-- Dataset records --
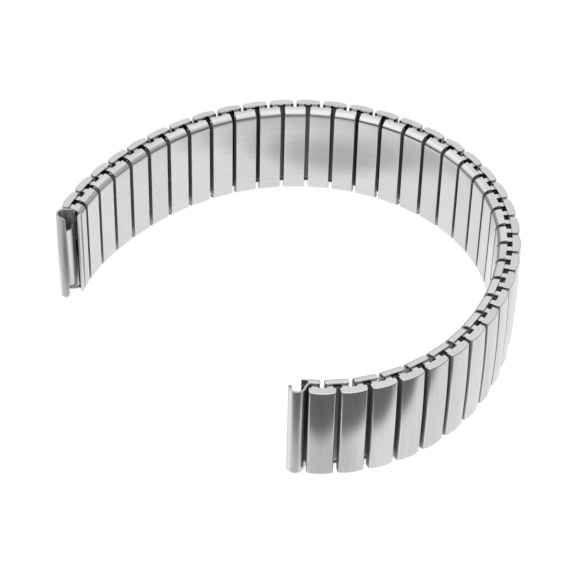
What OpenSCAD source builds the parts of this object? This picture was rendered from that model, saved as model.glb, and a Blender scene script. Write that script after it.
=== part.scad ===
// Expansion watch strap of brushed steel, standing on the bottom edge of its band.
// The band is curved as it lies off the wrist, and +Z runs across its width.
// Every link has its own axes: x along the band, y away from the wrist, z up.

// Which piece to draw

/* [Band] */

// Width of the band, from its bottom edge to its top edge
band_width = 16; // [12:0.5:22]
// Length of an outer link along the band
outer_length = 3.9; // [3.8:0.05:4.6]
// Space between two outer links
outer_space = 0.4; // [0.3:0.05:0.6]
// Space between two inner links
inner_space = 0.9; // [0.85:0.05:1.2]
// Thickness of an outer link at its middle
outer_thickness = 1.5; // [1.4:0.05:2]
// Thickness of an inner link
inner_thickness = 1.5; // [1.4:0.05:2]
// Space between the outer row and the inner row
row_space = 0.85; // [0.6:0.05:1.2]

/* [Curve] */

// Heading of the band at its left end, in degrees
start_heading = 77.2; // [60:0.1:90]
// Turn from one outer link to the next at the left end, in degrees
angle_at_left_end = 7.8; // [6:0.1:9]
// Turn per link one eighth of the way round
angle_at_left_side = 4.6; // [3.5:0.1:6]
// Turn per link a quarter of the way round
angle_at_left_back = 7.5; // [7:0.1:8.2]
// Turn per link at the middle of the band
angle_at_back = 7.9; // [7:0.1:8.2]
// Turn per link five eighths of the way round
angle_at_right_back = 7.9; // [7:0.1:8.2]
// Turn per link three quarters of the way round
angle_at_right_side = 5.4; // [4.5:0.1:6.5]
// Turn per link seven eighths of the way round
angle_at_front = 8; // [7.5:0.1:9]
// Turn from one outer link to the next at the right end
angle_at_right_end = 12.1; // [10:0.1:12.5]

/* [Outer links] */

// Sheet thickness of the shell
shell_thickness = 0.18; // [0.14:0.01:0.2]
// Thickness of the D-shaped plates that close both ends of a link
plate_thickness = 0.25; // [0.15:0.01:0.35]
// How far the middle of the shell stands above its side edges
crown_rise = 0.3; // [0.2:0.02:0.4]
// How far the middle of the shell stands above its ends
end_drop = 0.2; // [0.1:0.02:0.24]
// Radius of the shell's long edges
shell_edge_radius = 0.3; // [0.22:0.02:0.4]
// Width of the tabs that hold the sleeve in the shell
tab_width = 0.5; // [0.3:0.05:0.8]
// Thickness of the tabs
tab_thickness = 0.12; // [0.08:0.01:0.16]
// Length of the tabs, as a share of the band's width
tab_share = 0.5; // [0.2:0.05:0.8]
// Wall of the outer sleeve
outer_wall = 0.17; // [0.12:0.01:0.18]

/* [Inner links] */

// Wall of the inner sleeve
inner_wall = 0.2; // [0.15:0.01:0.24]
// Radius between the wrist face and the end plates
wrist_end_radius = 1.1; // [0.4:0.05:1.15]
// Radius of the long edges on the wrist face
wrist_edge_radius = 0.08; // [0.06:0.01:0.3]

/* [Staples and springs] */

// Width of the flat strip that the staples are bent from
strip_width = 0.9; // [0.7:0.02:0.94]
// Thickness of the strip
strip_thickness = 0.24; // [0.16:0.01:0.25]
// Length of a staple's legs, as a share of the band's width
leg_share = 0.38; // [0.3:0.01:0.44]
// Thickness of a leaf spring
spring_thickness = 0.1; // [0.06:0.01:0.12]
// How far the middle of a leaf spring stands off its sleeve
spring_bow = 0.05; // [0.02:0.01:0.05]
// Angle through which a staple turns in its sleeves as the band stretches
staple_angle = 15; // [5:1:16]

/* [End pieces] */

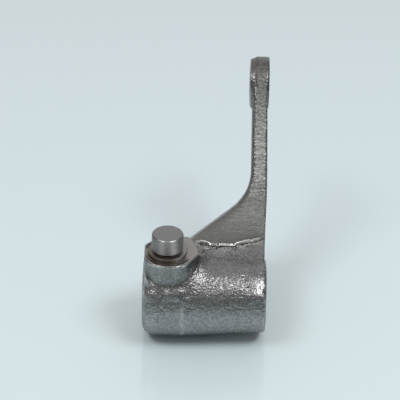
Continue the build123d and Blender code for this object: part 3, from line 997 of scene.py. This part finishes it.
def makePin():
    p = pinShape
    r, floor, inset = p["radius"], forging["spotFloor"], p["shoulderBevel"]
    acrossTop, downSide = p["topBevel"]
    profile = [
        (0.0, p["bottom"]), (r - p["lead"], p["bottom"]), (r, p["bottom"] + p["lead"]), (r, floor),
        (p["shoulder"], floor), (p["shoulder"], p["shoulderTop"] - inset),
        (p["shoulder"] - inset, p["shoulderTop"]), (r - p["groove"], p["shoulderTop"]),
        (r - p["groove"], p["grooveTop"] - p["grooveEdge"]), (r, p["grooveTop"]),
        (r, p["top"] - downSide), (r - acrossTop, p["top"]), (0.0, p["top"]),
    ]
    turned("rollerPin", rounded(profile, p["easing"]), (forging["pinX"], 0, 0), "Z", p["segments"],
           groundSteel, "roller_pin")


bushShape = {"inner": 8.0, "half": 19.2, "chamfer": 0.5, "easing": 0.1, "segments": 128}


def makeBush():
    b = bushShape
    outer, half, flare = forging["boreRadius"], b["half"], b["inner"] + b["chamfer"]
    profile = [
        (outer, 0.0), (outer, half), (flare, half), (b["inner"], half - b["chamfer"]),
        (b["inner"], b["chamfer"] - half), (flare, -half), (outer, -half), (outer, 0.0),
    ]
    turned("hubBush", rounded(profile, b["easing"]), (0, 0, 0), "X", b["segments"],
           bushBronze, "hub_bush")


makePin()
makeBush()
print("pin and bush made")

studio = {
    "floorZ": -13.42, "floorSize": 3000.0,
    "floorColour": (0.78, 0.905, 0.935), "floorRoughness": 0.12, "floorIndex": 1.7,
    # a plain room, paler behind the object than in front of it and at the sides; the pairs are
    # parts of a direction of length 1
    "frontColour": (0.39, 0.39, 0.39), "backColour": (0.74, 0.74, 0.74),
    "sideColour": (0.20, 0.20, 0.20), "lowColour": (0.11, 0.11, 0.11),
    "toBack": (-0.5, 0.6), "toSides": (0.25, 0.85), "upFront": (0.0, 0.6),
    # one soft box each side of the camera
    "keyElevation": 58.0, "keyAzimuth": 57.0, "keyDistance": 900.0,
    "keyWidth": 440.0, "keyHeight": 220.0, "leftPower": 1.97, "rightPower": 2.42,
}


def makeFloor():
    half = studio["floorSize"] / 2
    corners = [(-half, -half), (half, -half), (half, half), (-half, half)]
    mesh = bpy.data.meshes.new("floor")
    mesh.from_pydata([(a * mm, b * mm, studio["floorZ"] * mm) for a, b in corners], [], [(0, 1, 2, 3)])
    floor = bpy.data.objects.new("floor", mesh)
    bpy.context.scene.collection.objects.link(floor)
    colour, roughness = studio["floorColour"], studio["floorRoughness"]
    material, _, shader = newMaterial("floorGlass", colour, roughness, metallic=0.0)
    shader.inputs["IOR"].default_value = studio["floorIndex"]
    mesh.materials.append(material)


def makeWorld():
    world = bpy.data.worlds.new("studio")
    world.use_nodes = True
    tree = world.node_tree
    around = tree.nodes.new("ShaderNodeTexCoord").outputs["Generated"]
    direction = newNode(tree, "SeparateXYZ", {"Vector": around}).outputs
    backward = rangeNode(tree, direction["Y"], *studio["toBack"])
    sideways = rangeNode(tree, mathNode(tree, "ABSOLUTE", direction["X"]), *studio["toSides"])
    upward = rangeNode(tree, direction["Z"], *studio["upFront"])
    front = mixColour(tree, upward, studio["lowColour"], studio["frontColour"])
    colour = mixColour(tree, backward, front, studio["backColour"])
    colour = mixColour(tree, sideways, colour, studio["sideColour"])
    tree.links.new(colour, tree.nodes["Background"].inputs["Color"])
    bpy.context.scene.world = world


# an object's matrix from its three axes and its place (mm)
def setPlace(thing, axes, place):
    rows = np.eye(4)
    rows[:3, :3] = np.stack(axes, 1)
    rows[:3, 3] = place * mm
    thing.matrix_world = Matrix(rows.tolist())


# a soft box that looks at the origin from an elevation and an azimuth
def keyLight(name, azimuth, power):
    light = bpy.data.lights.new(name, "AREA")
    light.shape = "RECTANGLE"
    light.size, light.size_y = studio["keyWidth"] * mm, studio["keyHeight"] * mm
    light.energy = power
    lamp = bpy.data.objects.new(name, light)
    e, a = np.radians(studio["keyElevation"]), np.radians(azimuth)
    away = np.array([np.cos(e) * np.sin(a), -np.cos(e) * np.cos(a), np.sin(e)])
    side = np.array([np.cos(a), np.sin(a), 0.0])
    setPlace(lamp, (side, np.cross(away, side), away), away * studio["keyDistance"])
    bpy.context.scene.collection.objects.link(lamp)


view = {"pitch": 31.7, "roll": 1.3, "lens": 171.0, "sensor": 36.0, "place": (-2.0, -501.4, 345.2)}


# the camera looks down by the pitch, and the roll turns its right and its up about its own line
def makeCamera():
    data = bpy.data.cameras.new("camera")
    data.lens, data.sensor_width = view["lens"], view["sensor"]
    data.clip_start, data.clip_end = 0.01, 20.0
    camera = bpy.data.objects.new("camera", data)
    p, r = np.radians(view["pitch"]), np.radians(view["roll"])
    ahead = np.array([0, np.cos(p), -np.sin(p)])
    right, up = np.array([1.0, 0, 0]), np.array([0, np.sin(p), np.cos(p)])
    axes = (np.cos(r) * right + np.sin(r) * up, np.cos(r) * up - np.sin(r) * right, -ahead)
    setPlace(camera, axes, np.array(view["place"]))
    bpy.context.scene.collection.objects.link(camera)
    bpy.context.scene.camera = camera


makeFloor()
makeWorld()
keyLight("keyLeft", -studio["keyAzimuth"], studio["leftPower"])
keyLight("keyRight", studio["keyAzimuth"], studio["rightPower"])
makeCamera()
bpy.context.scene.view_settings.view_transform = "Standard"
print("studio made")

-- Work instructions --
Pull out each line holding the string "This".

-- Result below --
What OpenSCAD source builds the parts of this object? This picture was rendered from that model, saved as model.glb, and a Blender scene script. Write that script after it.
Continue the build123d and Blender code for this object: part 3, from line 997 of scene.py. This part finishes it.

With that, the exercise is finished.